# INFORMATION SHOWN start
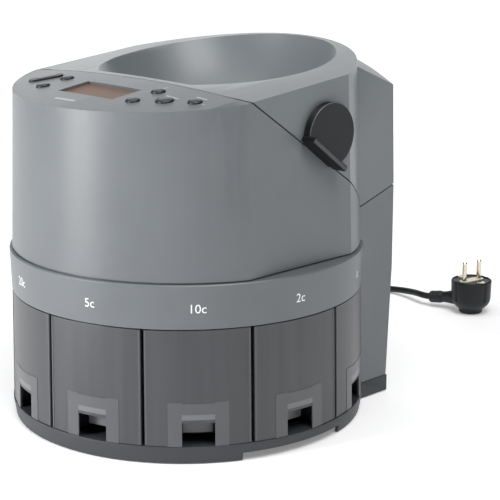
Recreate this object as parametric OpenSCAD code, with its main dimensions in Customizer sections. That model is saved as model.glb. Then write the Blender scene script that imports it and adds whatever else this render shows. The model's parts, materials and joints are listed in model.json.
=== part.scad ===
# INFORMATION SHOWN end
# INFORMATION SHOWN start
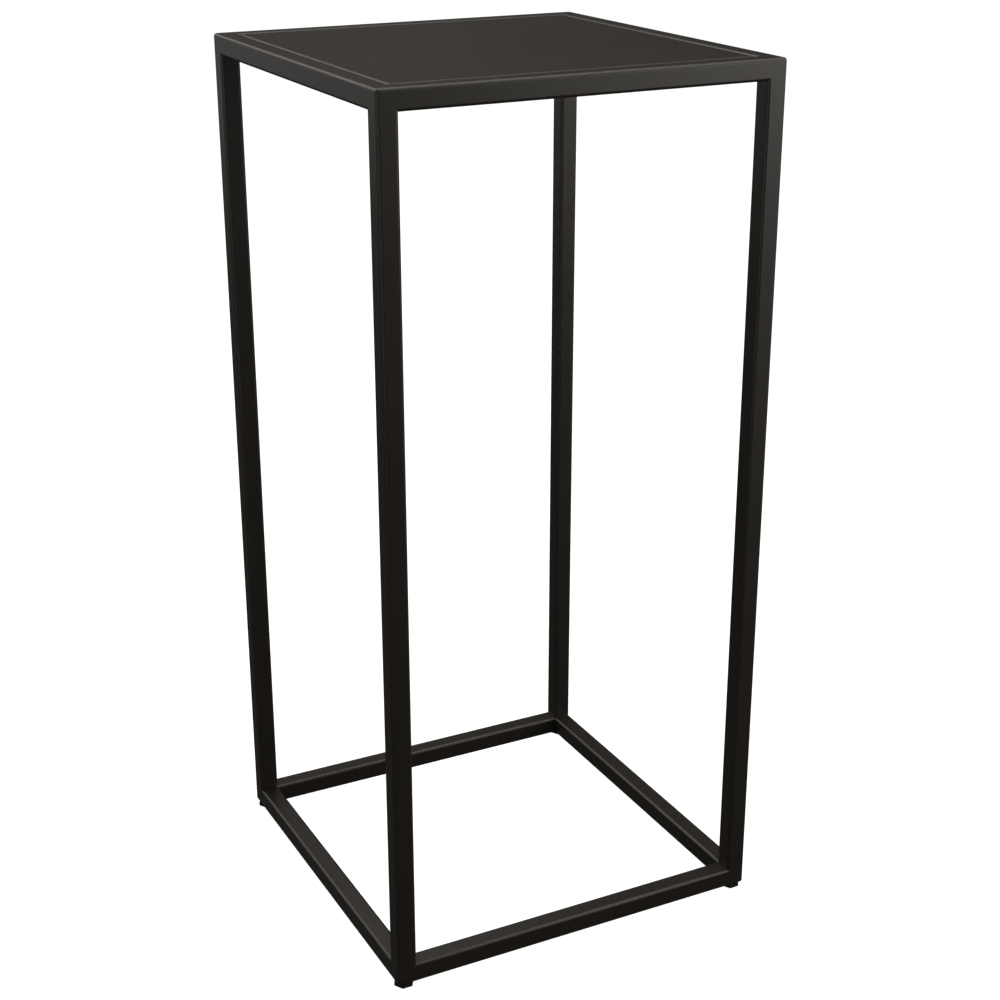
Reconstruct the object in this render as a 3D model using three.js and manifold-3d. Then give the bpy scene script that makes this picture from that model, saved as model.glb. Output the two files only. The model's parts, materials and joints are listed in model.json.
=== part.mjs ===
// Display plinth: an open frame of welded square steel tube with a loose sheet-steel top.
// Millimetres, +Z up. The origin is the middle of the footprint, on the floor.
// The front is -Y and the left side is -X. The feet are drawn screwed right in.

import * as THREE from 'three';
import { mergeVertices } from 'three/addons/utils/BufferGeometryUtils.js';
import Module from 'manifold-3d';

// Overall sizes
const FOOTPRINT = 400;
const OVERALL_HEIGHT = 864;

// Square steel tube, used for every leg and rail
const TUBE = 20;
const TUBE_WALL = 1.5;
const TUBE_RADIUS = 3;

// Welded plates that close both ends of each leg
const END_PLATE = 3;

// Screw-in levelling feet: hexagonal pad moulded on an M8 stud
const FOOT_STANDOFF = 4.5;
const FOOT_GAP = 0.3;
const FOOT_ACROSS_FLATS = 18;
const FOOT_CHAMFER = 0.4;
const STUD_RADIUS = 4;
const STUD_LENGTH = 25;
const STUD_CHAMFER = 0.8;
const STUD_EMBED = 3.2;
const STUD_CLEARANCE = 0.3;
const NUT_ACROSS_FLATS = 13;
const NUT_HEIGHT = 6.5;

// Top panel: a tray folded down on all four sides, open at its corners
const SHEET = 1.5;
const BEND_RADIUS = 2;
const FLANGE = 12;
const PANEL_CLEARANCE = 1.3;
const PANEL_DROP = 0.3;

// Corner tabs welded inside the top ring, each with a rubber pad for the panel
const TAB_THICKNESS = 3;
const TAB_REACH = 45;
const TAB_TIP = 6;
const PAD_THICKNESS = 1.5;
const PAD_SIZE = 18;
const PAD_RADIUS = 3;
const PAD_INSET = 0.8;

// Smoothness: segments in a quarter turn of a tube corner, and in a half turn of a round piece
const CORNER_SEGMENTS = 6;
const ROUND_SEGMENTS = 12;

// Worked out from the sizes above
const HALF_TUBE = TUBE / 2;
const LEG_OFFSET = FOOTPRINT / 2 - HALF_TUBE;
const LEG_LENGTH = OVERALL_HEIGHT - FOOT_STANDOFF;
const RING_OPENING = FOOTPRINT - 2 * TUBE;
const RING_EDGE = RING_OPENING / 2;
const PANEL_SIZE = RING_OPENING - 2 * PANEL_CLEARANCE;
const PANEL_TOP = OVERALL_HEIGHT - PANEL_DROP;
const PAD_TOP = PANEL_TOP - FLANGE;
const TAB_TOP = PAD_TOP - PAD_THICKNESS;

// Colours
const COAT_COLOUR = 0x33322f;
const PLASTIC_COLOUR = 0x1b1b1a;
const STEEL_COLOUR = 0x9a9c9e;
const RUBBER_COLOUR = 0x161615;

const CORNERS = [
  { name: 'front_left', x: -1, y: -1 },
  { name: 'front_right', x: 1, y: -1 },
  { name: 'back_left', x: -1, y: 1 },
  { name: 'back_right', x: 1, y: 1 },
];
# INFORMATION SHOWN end
# INFORMATION SHOWN start
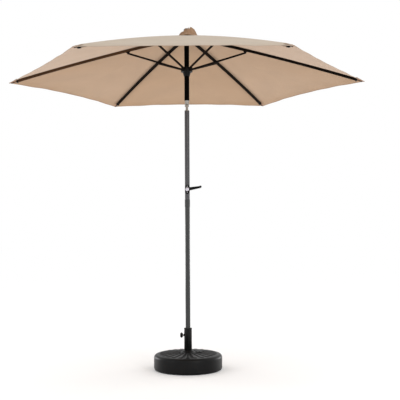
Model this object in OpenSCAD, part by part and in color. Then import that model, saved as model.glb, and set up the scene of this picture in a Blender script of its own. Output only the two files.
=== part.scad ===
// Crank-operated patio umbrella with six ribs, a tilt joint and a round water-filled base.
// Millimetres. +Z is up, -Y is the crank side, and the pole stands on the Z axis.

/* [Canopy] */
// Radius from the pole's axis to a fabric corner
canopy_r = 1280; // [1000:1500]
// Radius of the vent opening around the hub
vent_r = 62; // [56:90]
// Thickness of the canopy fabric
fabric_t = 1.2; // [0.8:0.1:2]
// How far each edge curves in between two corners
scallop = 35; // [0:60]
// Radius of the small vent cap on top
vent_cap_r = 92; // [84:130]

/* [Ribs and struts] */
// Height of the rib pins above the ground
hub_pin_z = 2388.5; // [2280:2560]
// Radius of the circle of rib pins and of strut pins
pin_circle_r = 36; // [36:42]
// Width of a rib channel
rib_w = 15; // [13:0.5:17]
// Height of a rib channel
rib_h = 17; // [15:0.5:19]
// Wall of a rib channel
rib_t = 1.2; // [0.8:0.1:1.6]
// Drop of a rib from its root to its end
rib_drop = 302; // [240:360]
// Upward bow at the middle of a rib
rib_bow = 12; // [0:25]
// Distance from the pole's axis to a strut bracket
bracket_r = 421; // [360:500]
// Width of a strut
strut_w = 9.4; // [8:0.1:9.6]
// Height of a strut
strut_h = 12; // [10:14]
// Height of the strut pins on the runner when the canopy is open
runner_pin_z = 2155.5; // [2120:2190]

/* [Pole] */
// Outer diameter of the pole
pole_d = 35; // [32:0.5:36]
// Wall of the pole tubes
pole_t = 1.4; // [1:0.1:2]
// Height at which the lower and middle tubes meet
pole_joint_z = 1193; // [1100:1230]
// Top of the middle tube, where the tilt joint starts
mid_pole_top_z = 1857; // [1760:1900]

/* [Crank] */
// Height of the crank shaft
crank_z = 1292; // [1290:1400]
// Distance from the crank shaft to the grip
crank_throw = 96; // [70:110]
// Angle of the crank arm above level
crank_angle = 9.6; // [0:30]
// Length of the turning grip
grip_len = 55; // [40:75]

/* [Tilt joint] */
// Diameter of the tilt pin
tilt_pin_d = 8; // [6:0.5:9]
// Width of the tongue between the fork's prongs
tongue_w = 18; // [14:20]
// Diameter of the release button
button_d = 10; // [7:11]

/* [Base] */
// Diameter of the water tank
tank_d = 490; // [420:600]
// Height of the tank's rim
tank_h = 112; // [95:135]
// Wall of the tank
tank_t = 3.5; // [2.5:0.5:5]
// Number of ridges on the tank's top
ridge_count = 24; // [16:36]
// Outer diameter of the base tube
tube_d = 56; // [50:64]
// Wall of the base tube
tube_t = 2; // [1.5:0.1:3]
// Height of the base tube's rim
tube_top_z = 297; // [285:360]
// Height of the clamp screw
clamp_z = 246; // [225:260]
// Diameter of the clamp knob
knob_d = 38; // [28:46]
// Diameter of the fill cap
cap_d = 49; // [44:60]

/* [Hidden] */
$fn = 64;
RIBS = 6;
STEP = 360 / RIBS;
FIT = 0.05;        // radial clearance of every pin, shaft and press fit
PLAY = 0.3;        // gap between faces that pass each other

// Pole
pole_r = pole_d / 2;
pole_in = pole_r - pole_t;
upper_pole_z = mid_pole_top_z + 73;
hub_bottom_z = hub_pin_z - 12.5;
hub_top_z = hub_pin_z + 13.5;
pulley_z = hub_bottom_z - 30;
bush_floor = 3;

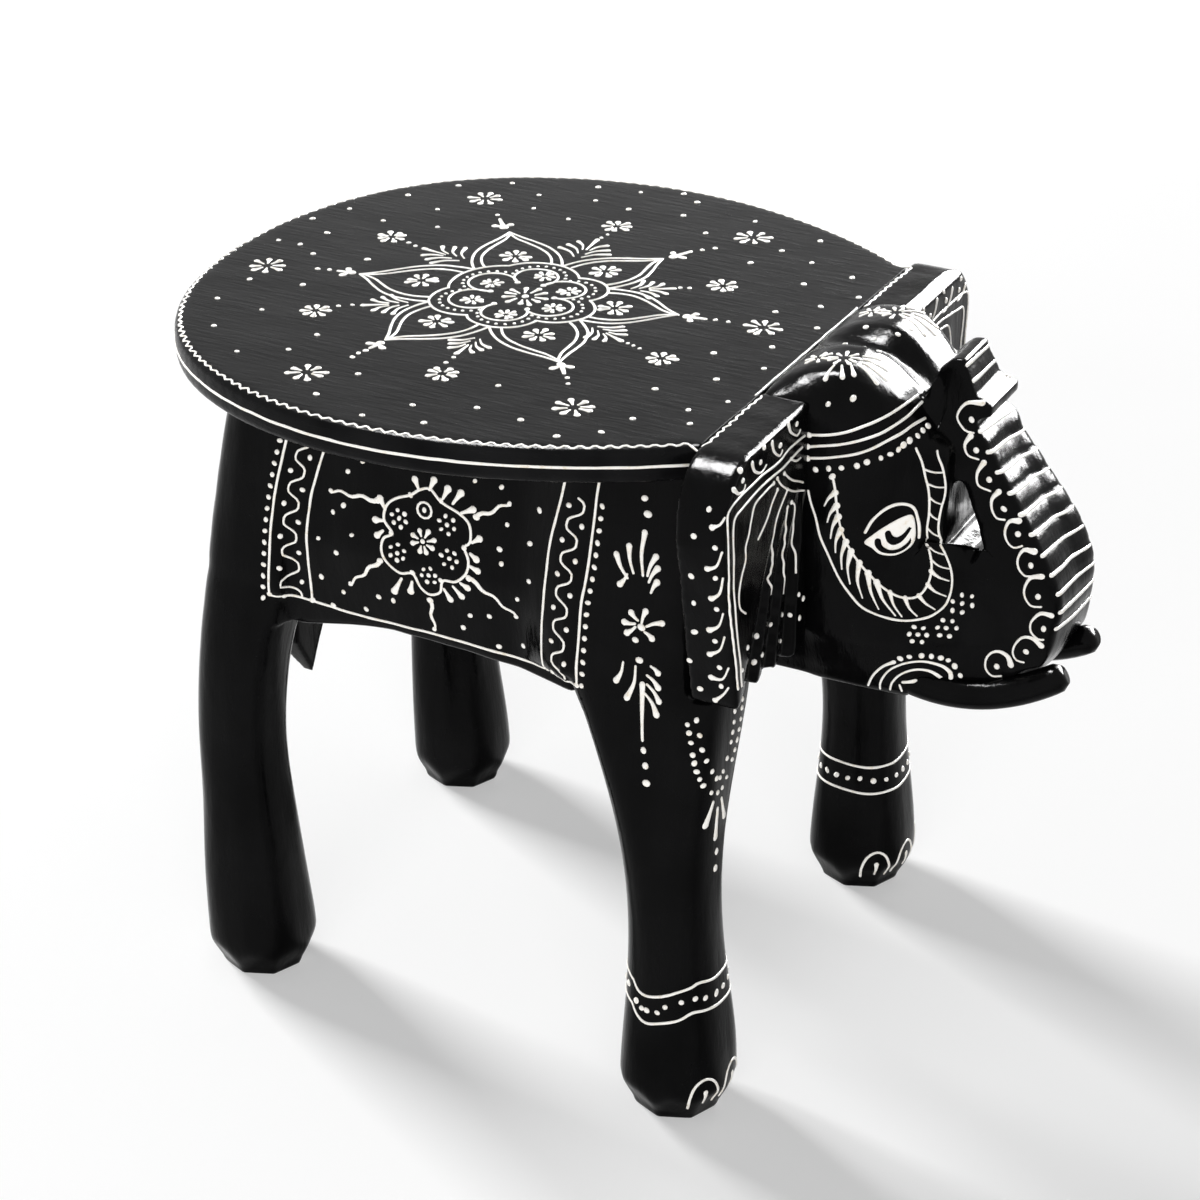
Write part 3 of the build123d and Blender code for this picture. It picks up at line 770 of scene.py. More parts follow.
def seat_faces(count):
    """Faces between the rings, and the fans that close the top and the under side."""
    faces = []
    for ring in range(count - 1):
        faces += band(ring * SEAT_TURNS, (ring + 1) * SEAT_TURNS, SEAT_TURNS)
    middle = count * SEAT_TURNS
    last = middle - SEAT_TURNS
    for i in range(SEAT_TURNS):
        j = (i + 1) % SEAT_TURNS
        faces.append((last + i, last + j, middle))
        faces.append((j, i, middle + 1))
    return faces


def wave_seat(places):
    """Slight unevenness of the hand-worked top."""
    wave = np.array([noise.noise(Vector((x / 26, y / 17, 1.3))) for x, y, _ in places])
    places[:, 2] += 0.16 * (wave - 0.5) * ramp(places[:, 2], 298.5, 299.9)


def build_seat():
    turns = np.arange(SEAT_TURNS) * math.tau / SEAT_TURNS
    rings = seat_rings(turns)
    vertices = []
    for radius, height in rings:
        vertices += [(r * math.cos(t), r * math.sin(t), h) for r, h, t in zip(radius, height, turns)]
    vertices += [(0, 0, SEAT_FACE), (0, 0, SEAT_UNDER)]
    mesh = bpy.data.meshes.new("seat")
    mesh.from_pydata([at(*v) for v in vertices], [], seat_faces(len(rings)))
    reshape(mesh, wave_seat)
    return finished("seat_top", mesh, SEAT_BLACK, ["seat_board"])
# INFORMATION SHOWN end
**TASK DESCRIPTION:** Copy out exactly the lines from the one containing "Reconstruct the object" to the one containing "const PANEL_DROP = 0.3;", both ends inclusive.

**OUTPUT OF THE EXERCISE:**
Reconstruct the object in this render as a 3D model using three.js and manifold-3d. Then give the bpy scene script that makes this picture from that model, saved as model.glb. Output the two files only. The model's parts, materials and joints are listed in model.json.
=== part.mjs ===
// Display plinth: an open frame of welded square steel tube with a loose sheet-steel top.
// Millimetres, +Z up. The origin is the middle of the footprint, on the floor.
// The front is -Y and the left side is -X. The feet are drawn screwed right in.

import * as THREE from 'three';
import { mergeVertices } from 'three/addons/utils/BufferGeometryUtils.js';
import Module from 'manifold-3d';

// Overall sizes
const FOOTPRINT = 400;
const OVERALL_HEIGHT = 864;

// Square steel tube, used for every leg and rail
const TUBE = 20;
const TUBE_WALL = 1.5;
const TUBE_RADIUS = 3;

// Welded plates that close both ends of each leg
const END_PLATE = 3;

// Screw-in levelling feet: hexagonal pad moulded on an M8 stud
const FOOT_STANDOFF = 4.5;
const FOOT_GAP = 0.3;
const FOOT_ACROSS_FLATS = 18;
const FOOT_CHAMFER = 0.4;
const STUD_RADIUS = 4;
const STUD_LENGTH = 25;
const STUD_CHAMFER = 0.8;
const STUD_EMBED = 3.2;
const STUD_CLEARANCE = 0.3;
const NUT_ACROSS_FLATS = 13;
const NUT_HEIGHT = 6.5;

// Top panel: a tray folded down on all four sides, open at its corners
const SHEET = 1.5;
const BEND_RADIUS = 2;
const FLANGE = 12;
const PANEL_CLEARANCE = 1.3;
const PANEL_DROP = 0.3;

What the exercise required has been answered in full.